Circular Queue Class in Python

For a true implementation of a circular queue and to gain a deeper understanding, we can build a custom CircularQueue class in Python. The key aspects are:

Initialize class with a fixed maximum capacity.
Use an underlying list or array to store the elements.
Maintain head and tail pointers (indices) to track the front and rear of the queue.
Handle the circular nature by using the modulo operator (%).
Implement checks for empty and full queue conditions.

class CircularQueue:

    def __init__(self, capacity):
        self.capacity = capacity
        self.queue = [None] * capacity
        self.head = -1
        self.tail = -1

    def is_empty(self):
        return self.head == -1

    def is_full(self):
        return (self.tail + 1) % self.capacity == self.head

    def enqueue(self, data):
        if self.is_full():
            print("Queue is full!")
            return False
        elif self.is_empty():
            self.head = 0
            self.tail = 0
        else:
            self.tail = (self.tail + 1) % self.capacity
        self.queue[self.tail] = data
        return True

    def dequeue(self):
        if self.is_empty():
            print("Queue is empty!")
            return None

        data = self.queue[self.head]
        self.queue[self.head] = None  # Optional: Clear the dequeued slot

        if self.head == self.tail:  # Last element
            self.head = -1
            self.tail = -1
        else:
            self.head = (self.head + 1) % self.capacity
        return data

    def front(self):
        if self.is_empty():
            print("Queue is empty!")
            return None
        return self.queue[self.head]

# Driver code
q = CircularQueue(5)

q.enqueue(1)
q.enqueue(2)
q.enqueue(3)
print(q.queue)

print(q.front())

print(q.dequeue())
print(q.queue)

q.enqueue(4)
q.enqueue(5)
q.enqueue(6) # Should print "Queue is full!"
print(q.queue)

print(q.dequeue())
print(q.dequeue())
print(q.dequeue())
print(q.dequeue())
print(q.dequeue())
print(q.dequeue()) # Should print "Queue is empty!"

The CircularQueue class initializes the circular queue with a given capacity.

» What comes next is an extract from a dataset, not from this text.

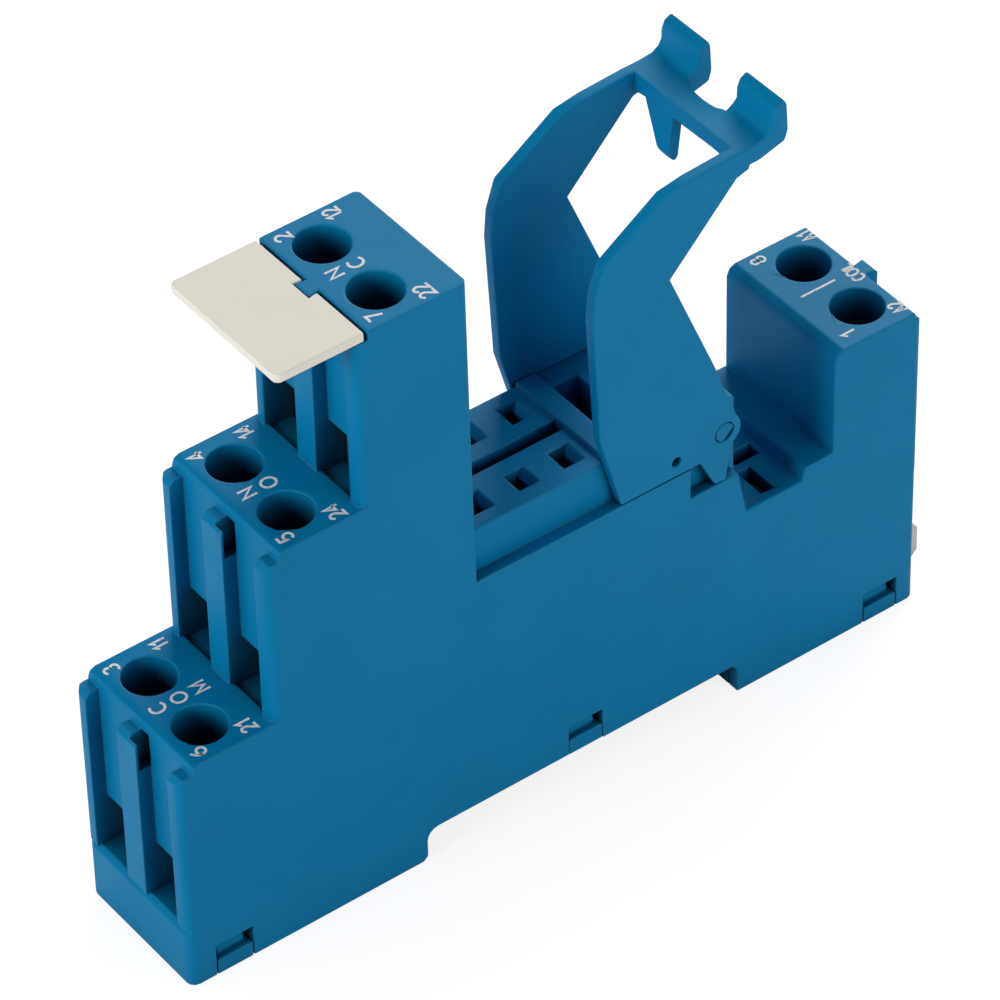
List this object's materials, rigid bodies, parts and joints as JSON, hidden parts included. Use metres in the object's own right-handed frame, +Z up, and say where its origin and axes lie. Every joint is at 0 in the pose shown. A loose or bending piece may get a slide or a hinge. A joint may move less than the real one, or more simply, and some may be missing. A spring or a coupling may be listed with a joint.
{
  "type": "relay socket",
  "caption": "DIN-rail relay socket with stepped screw terminals, plug-in relay seat, module bay, pivoting retaining clip and marker tag.",
  "frame": {"origin": "centre of the pad in the rail recess, the face that lies on the DIN rail", "axes": "+X from the stepped terminal end to the coil end, +Y across the width away from the marked side, +Z up"},
  "size_m": [0.0869, 0.0158, 0.0677],
  "materials": {
    "housing_blue": "satin moulded polyamide",
    "cover_blue": "satin moulded polyamide",
    "clip_blue": "satin moulded polyamide",
    "tag_ivory": "matt moulded plastic",
    "foot_white": "matt moulded plastic",
    "contact_brass": "stamped spring brass",
    "screw_steel": "zinc-plated steel",
    "cage_steel": "zinc-plated steel"
  },
  "bodies": {
    "housing": {"housing": "housing_blue", "base_cover": "cover_blue", "contact_com_near": "contact_brass", "contact_com_far": "contact_brass", "contact_no_near": "contact_brass", "contact_no_far": "contact_brass", "contact_nc_near": "contact_brass", "contact_nc_far": "contact_brass", "contact_coil_near": "contact_brass", "contact_coil_far": "contact_brass"},
    "rail_foot": {"rail_foot": "foot_white"},
    "retaining_clip": {"retaining_clip": "clip_blue"},
    "marker_tag": {"marker_tag": "tag_ivory"},
    "screw_com_near": {"screw_com_near": "screw_steel"},
    "screw_com_far": {"screw_com_far": "screw_steel"},
    "screw_no_near": {"screw_no_near": "screw_steel"},
    "screw_no_far": {"screw_no_far": "screw_steel"},
    "screw_nc_near": {"screw_nc_near": "screw_steel"},
    "screw_nc_far": {"screw_nc_far": "screw_steel"},
    "screw_coil_near": {"screw_coil_near": "screw_steel"},
    "screw_coil_far": {"screw_coil_far": "screw_steel"},
    "cage_com_near": {"cage_com_near": "cage_steel"},
    "cage_com_far": {"cage_com_far": "cage_steel"},
    "cage_no_near": {"cage_no_near": "cage_steel"},
    "cage_no_far": {"cage_no_far": "cage_steel"},
    "cage_nc_near": {"cage_nc_near": "cage_steel"},
    "cage_nc_far": {"cage_nc_far": "cage_steel"},
    "cage_coil_near": {"cage_coil_near": "cage_steel"},
    "cage_coil_far": {"cage_coil_far": "cage_steel"}
  },
  "joints": [
    {"name": "clip_pivot", "type": "hinge", "parent": "housing", "child": "retaining_clip", "pos_m": [0.01615, 0, 0.0298], "axis": [0, 1, 0], "range_deg": [0, 28]},
    {"name": "foot_slide", "type": "slide", "parent": "housing", "child": "rail_foot", "axis": [1, 0, 0], "range_m": [0, 0.002], "stiffness_N_per_m": 1500},
    {"name": "tag_slide", "type": "slide", "parent": "housing", "child": "marker_tag", "axis": [0, 0, 1], "range_m": [0, 0.004]},
    {"name": "screw_com_near_turn", "type": "hinge", "parent": "housing", "child": "screw_com_near", "pos_m": [-0.0388, -0.00385, 0.01525], "axis": [0, 0, -1], "range_deg": [0, 1622]},
    {"name": "screw_com_far_turn", "type": "hinge", "parent": "housing", "child": "screw_com_far", "pos_m": [-0.0388, 0.00385, 0.01525], "axis": [0, 0, -1], "range_deg": [0, 1622]},
    {"name": "screw_no_near_turn", "type": "hinge", "parent": "housing", "child": "screw_no_near", "pos_m": [-0.0286, -0.00385, 0.0345], "axis": [0, 0, -1], "range_deg": [0, 1622]},
    {"name": "screw_no_far_turn", "type": "hinge", "parent": "housing", "child": "screw_no_far", "pos_m": [-0.0286, 0.00385, 0.0345], "axis": [0, 0, -1], "range_deg": [0, 1622]},
    {"name": "screw_nc_near_turn", "type": "hinge", "parent": "housing", "child": "screw_nc_near", "pos_m": [-0.0184, -0.00385, 0.05375], "axis": [0, 0, -1], "range_deg": [0, 1622]},
    {"name": "screw_nc_far_turn", "type": "hinge", "parent": "housing", "child": "screw_nc_far", "pos_m": [-0.0184, 0.00385, 0.05375], "axis": [0, 0, -1], "range_deg": [0, 1622]},
    {"name": "screw_coil_near_turn", "type": "hinge", "parent": "housing", "child": "screw_coil_near", "pos_m": [0.0347, -0.00385, 0.02425], "axis": [0, 0, -1], "range_deg": [0, 1622]},
    {"name": "screw_coil_far_turn", "type": "hinge", "parent": "housing", "child": "screw_coil_far", "pos_m": [0.0347, 0.00385, 0.02425], "axis": [0, 0, -1], "range_deg": [0, 1622]},
    {"name": "cage_com_near_lift", "type": "slide", "parent": "housing", "child": "cage_com_near", "axis": [0, 0, 1], "range_m": [0, 0.00225]},
    {"name": "cage_com_far_lift", "type": "slide", "parent": "housing", "child": "cage_com_far", "axis": [0, 0, 1], "range_m": [0, 0.00225]},
    {"name": "cage_no_near_lift", "type": "slide", "parent": "housing", "child": "cage_no_near", "axis": [0, 0, 1], "range_m": [0, 0.00225]},
    {"name": "cage_no_far_lift", "type": "slide", "parent": "housing", "child": "cage_no_far", "axis": [0, 0, 1], "range_m": [0, 0.00225]},
    {"name": "cage_nc_near_lift", "type": "slide", "parent": "housing", "child": "cage_nc_near", "axis": [0, 0, 1], "range_m": [0, 0.00225]},
    {"name": "cage_nc_far_lift", "type": "slide", "parent": "housing", "child": "cage_nc_far", "axis": [0, 0, 1], "range_m": [0, 0.00225]},
    {"name": "cage_coil_near_lift", "type": "slide", "parent": "housing", "child": "cage_coil_near", "axis": [0, 0, 1], "range_m": [0, 0.00225]},
    {"name": "cage_coil_far_lift", "type": "slide", "parent": "housing", "child": "cage_coil_far", "axis": [0, 0, 1], "range_m": [0, 0.00225]}
  ],
  "couplings": [
    {"joint": "screw_com_near_turn", "follows": "cage_com_near_lift", "rad_per_m": 12566},
    {"joint": "screw_com_far_turn", "follows": "cage_com_far_lift", "rad_per_m": 12566},
    {"joint": "screw_no_near_turn", "follows": "cage_no_near_lift", "rad_per_m": 12566},
    {"joint": "screw_no_far_turn", "follows": "cage_no_far_lift", "rad_per_m": 12566},
    {"joint": "screw_nc_near_turn", "follows": "cage_nc_near_lift", "rad_per_m": 12566},
    {"joint": "screw_nc_far_turn", "follows": "cage_nc_far_lift", "rad_per_m": 12566},
    {"joint": "screw_coil_near_turn", "follows": "cage_coil_near_lift", "rad_per_m": 12566},
    {"joint": "screw_coil_far_turn", "follows": "cage_coil_far_lift", "rad_per_m": 12566}
  ]
}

We use a Python list to represent the underlying circular array. head and tail track the front and rear indices, respectively.

The enqueue method inserts elements at the tail, using the modulo operator to wrap around. dequeue removes elements from the head, also handling the wrap-around. front returns the element at the head. The is_full and is_empty methods are crucial for managing the queue’s state.

Complexity Analysis

The time complexity of the core circular queue operations is as follows:

Enqueue: O(1) - Constant time. We simply update the tail index and insert the element.
Dequeue: O(1) - Constant time. We update the head index and retrieve the element.
Front: O(1) - Constant time. We directly access the element at the head index.

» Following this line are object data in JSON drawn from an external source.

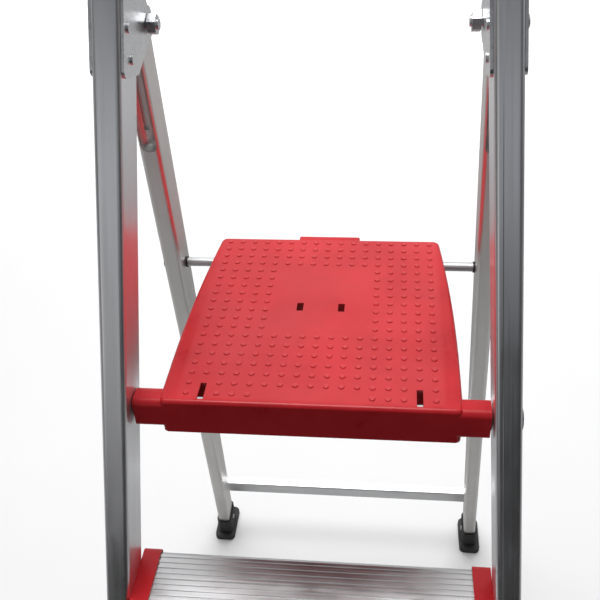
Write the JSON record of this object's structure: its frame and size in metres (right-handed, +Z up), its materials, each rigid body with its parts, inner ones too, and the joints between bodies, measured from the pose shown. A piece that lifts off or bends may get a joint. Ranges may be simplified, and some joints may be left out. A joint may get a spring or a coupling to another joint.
{
  "type": "step ladder",
  "caption": "Folding aluminium step ladder with a studded red moulded platform, riveted treads, guard bow and rubber feet.",
  "frame": {"origin": "on the floor, at the centre of the base", "axes": "+X across the ladder, +Y to the rear, +Z up; the climbing side faces -Y"},
  "size_m": [0.547, 0.8794, 1.496],
  "materials": {
    "rail_aluminium": "satin extruded, fine lengthwise die lines",
    "leg_aluminium": "satin extruded, fine lengthwise die lines",
    "tread_aluminium": "ribbed satin extrusion",
    "round_tube_aluminium": "brushed round tube",
    "rivet_aluminium": "bright drawn",
    "zinc_steel": "zinc plated",
    "red_plastic": "moulded, semi-gloss",
    "black_plastic": "moulded nylon",
    "black_rubber": "matt moulded"
  },
  "bodies": {
    "front_frame": {"axle_caps": "black_plastic", "axle_washers": "black_plastic", "front_foot_left": "black_rubber", "front_foot_right": "black_rubber", "front_foot_screws": "zinc_steel", "front_rail_left": "rail_aluminium", "front_rail_right": "rail_aluminium", "guard_bow": "round_tube_aluminium", "hinge_bolt_left": "zinc_steel", "hinge_bolt_right": "zinc_steel", "hinge_cheek_inner_left": "zinc_steel", "hinge_cheek_inner_right": "zinc_steel", "hinge_cheek_outer_left": "zinc_steel", "hinge_cheek_outer_right": "zinc_steel", "hinge_nuts": "zinc_steel", "hinge_rivets": "rivet_aluminium", "platform_axle": "round_tube_aluminium", "rail_cap_left": "red_plastic", "rail_cap_right": "red_plastic", "rail_cap_screws": "zinc_steel", "tread_1": "tread_aluminium", "tread_1_bracket_left": "red_plastic", "tread_1_bracket_right": "red_plastic", "tread_2": "tread_aluminium", "tread_2_bracket_left": "red_plastic", "tread_2_bracket_right": "red_plastic", "tread_3": "tread_aluminium", "tread_3_bracket_left": "red_plastic", "tread_3_bracket_right": "red_plastic", "tread_rivets": "rivet_aluminium"},
    "rear_frame": {"brace_rivets": "rivet_aluminium", "cross_bar_caps": "black_plastic", "cross_bar_collars": "black_plastic", "hinge_sleeve_left": "zinc_steel", "hinge_sleeve_right": "zinc_steel", "hinge_washers": "black_plastic", "rear_brace_1": "leg_aluminium", "rear_brace_2": "leg_aluminium", "rear_cross_bar": "round_tube_aluminium", "rear_foot_left": "black_rubber", "rear_foot_right": "black_rubber", "rear_foot_screws": "zinc_steel", "rear_leg_left": "leg_aluminium", "rear_leg_right": "leg_aluminium"},
    "platform": {"axle_clips": "zinc_steel", "platform_shell": "red_plastic"}
  },
  "joints": [
    {"name": "rear_frame_fold", "type": "hinge", "parent": "front_frame", "child": "rear_frame", "pos_m": [0, 0.02561, 1.198], "axis": [-1, 0, 0], "range_deg": [0, 32]},
    {"name": "platform_fold", "type": "hinge", "parent": "front_frame", "child": "platform", "pos_m": [0, -0.12897, 0.861], "axis": [1, 0, 0], "range_deg": [0, 70]}
  ],
  "couplings": [
    {"joint": "platform_fold", "follows": "rear_frame_fold", "ratio": 2.1875}
  ]
}
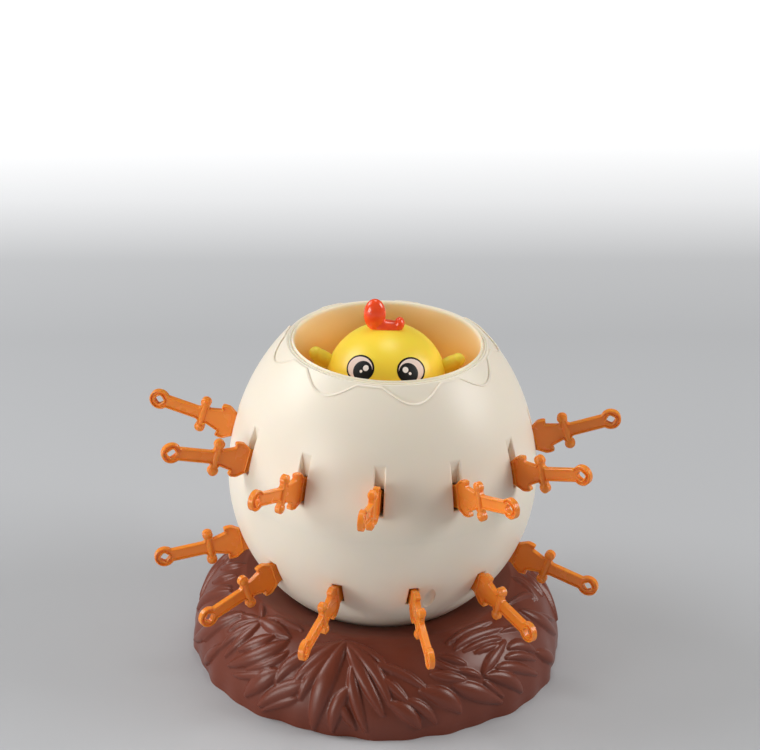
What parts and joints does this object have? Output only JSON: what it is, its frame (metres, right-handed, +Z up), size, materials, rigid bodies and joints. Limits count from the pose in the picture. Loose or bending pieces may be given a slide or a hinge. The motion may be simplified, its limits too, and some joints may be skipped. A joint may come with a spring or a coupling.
{
  "type": "pop-up chicken egg game",
  "caption": "Egg on a leafy nest with rows of slots holding small toy swords, and a round chick on a sprung stem in its open top.",
  "frame": {"origin": "centre of the underside, on the surface it stands on, under the egg's axis", "axes": "+Z up along the egg's axis; the chick faces -Y; +X is to the right seen from the front"},
  "size_m": [0.1887, 0.1896, 0.1546],
  "materials": {
    "nest_plastic": "moulded brown plastic with a leaf relief, semi-gloss",
    "screw_steel": "zinc-plated self-tapping screws and washer",
    "shell_plastic": "moulded cream plastic, satin gloss",
    "cup_plastic": "moulded peach-orange plastic, satin gloss",
    "mechanism_plastic": "natural white plastic, as moulded",
    "trigger_plastic": "pale blue slippery plastic, as moulded",
    "spring_steel": "bright drawn spring wire",
    "chick_plastic": "moulded yellow plastic, glossy, with printed eyes",
    "comb_plastic": "moulded soft red plastic, very glossy",
    "beak_plastic": "moulded orange plastic, glossy",
    "foot_plastic": "moulded orange plastic, glossy",
    "wing_plastic": "moulded amber-yellow plastic, glossy",
    "sword_plastic": "moulded orange plastic, glossy"
  },
  "bodies": {
    "root": {"base_cover": "nest_plastic", "base_screw_1": "screw_steel", "base_screw_2": "screw_steel", "base_screw_3": "screw_steel", "base_screw_4": "screw_steel", "nest_base": "nest_plastic", "egg_lower_shell": "shell_plastic", "egg_upper_shell": "shell_plastic", "inner_cup": "cup_plastic", "mechanism_chassis": "mechanism_plastic"},
    "rotor": {"selector_rotor": "mechanism_plastic", "rotor_cap": "mechanism_plastic", "cap_screw_1": "screw_steel", "cap_screw_2": "screw_steel", "rotor_washer": "screw_steel", "rotor_screw": "screw_steel", "launch_spring": "spring_steel", "trigger_spring": "spring_steel"},
    "trigger": {"trigger_slide": "trigger_plastic"},
    "plunger": {"plunger": "mechanism_plastic"},
    "chick": {"chick_body": "chick_plastic", "chick_stem": "chick_plastic", "chick_comb": "comb_plastic", "chick_beak": "beak_plastic", "chick_wing_left": "wing_plastic", "chick_wing_right": "wing_plastic", "chick_foot_left": "foot_plastic", "chick_foot_right": "foot_plastic"},
    "sword_upper_01": {"sword_upper_01": "sword_plastic"},
    "sword_upper_02": {"sword_upper_02": "sword_plastic"},
    "sword_upper_03": {"sword_upper_03": "sword_plastic"},
    "sword_upper_04": {"sword_upper_04": "sword_plastic"},
    "sword_upper_07": {"sword_upper_07": "sword_plastic"},
    "sword_upper_10": {"sword_upper_10": "sword_plastic"},
    "sword_upper_11": {"sword_upper_11": "sword_plastic"},
    "sword_upper_12": {"sword_upper_12": "sword_plastic"},
    "sword_lower_01": {"sword_lower_01": "sword_plastic"},
    "sword_lower_02": {"sword_lower_02": "sword_plastic"},
    "sword_lower_03": {"sword_lower_03": "sword_plastic"},
    "sword_lower_06": {"sword_lower_06": "sword_plastic"},
    "sword_lower_07": {"sword_lower_07": "sword_plastic"},
    "sword_lower_10": {"sword_lower_10": "sword_plastic"},
    "sword_lower_11": {"sword_lower_11": "sword_plastic"},
    "sword_lower_12": {"sword_lower_12": "sword_plastic"}
  },
  "joints": [
    {"name": "rotor_turn", "type": "hinge", "parent": "root", "child": "rotor", "pos_m": [0, 0, 0.033], "axis": [0, 0, 1], "continuous": true},
    {"name": "trigger_press", "type": "slide", "parent": "rotor", "child": "trigger", "axis": [0.1305, -0.9914, 0], "range_m": [0, 0.0018], "deforming": ["trigger_spring"]},
    {"name": "plunger_rise", "type": "slide", "parent": "rotor", "child": "plunger", "axis": [0, 0, 1], "range_m": [0, 0.018], "deforming": ["launch_spring"]},
    {"name": "chick_lift", "type": "slide", "parent": "plunger", "child": "chick", "axis": [0, 0, 1], "range_m": [0, 0.092]},
    {"name": "sword_upper_01_pull", "type": "slide", "parent": "root", "child": "sword_upper_01", "axis": [-0.1504, -0.9494, 0.2756], "range_m": [0, 0.028]},
    {"name": "sword_upper_02_pull", "type": "slide", "parent": "root", "child": "sword_upper_02", "axis": [0.6049, -0.747, 0.2756], "range_m": [0, 0.028]},
    {"name": "sword_upper_03_pull", "type": "slide", "parent": "root", "child": "sword_upper_03", "axis": [0.7928, -0.5348, 0.2924], "range_m": [0, 0.028]},
    {"name": "sword_upper_04_pull", "type": "slide", "parent": "root", "child": "sword_upper_04", "axis": [0.9391, -0.0328, 0.342], "range_m": [0, 0.028]},
    {"name": "sword_upper_07_pull", "type": "slide", "parent": "root", "child": "sword_upper_07", "axis": [-0.0677, 0.9679, 0.2419], "range_m": [0, 0.028]},
    {"name": "sword_upper_10_pull", "type": "slide", "parent": "root", "child": "sword_upper_10", "axis": [-0.9583, 0.1518, 0.2419], "range_m": [0, 0.028]},
    {"name": "sword_upper_11_pull", "type": "slide", "parent": "root", "child": "sword_upper_11", "axis": [-0.8996, -0.3635, 0.2419], "range_m": [0, 0.028]},
    {"name": "sword_upper_12_pull", "type": "slide", "parent": "root", "child": "sword_upper_12", "axis": [-0.4806, -0.8325, 0.2756], "range_m": [0, 0.028]},
    {"name": "sword_lower_01_pull", "type": "slide", "parent": "root", "child": "sword_lower_01", "axis": [0.2337, -0.9372, -0.2588], "range_m": [0, 0.028]},
    {"name": "sword_lower_02_pull", "type": "slide", "parent": "root", "child": "sword_lower_02", "axis": [0.6156, -0.7602, -0.2079], "range_m": [0, 0.028]},
    {"name": "sword_lower_03_pull", "type": "slide", "parent": "root", "child": "sword_lower_03", "axis": [0.9174, -0.3159, -0.2419], "range_m": [0, 0.028]},
    {"name": "sword_lower_06_pull", "type": "slide", "parent": "root", "child": "sword_lower_06", "axis": [0.1524, 0.9624, -0.225], "range_m": [0, 0.028]},
    {"name": "sword_lower_07_pull", "type": "slide", "parent": "root", "child": "sword_lower_07", "axis": [-0.1488, 0.9393, -0.309], "range_m": [0, 0.028]},
    {"name": "sword_lower_10_pull", "type": "slide", "parent": "root", "child": "sword_lower_10", "axis": [-0.9596, -0.2215, -0.1736], "range_m": [0, 0.028]},
    {"name": "sword_lower_11_pull", "type": "slide", "parent": "root", "child": "sword_lower_11", "axis": [-0.7551, -0.569, -0.3256], "range_m": [0, 0.028]},
    {"name": "sword_lower_12_pull", "type": "slide", "parent": "root", "child": "sword_lower_12", "axis": [-0.3319, -0.9118, -0.2419], "range_m": [0, 0.028]}
  ]
}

Since we use a fixed-size array as the underlying data structure and perform constant-time operations, the performance is very efficient.

The space complexity is O(N), where N is the capacity of the circular queue, due to the fixed-size array used for storage.

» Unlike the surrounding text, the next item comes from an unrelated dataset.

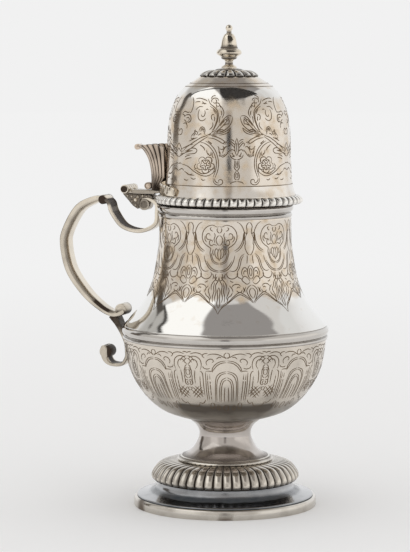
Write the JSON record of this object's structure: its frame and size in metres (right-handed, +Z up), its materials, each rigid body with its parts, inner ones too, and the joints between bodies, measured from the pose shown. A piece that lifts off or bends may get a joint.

Compared to dynamic arrays or linked lists, circular queues offer predictable performance for enqueue and dequeue operations, making them suitable for scenarios where timing is critical.

Applications of Circular Queues

Circular queues are valuable in various applications due to their efficient FIFO behavior and fixed memory footprint:

Real-time Systems: Used in real-time operating systems and embedded systems for managing tasks or events, ensuring timely processing with predictable performance.
Buffering: Act as fixed-size buffers for storing incoming data streams (e.g., audio or video data) before processing, preventing data loss or overflow.
Traffic Modeling: Can simulate queues of vehicles at intersections or in transportation networks.
CPU Scheduling: Used in operating systems for implementing Round-Robin scheduling algorithms, where each process gets a fixed time slice.
Broadcasting: In media streaming or communication systems, circular buffers can manage segments of data being transmitted or received.

Key benefits of circular queues over regular queues include:

Memory Efficiency: Reuses memory slots, avoiding the need for frequent resizing or allocation.
Constant Time Operations: enqueue and dequeue operations take constant time, leading to predictable performance.
No Resizing Overhead: Since the size is fixed, there’s no overhead associated with dynamically resizing the underlying data structure.
Simpler Implementation: Compared to dynamically sized queues, the logic for managing head and tail pointers in a circular manner is relatively straightforward.

Circular queues provide a strong balance of efficiency and simplicity for managing FIFO data in scenarios with known or fixed capacity requirements.

Conclusion

In this guide, we explored the concept of circular queues and learned how to implement them in Python using different approaches, including a custom class implementation.

Key takeaways:

Circular queues offer an efficient way to manage FIFO data with a fixed capacity by reusing memory.
The main operations are enqueue, dequeue, and front, all with O(1) time complexity.
Implementation can be done using Python’s collections.deque for a quick solution or a custom CircularQueue class for full control and understanding.
Understanding the concepts of head and tail pointers and the modulo operator is crucial for implementing the circular behavior.
Circular queues are widely used in real-time systems, buffering, and various other applications where efficient, fixed-size FIFO management is required.

By understanding the principles and Python implementations discussed here, you can effectively utilize circular queues in your projects and improve your understanding of fundamental data structures.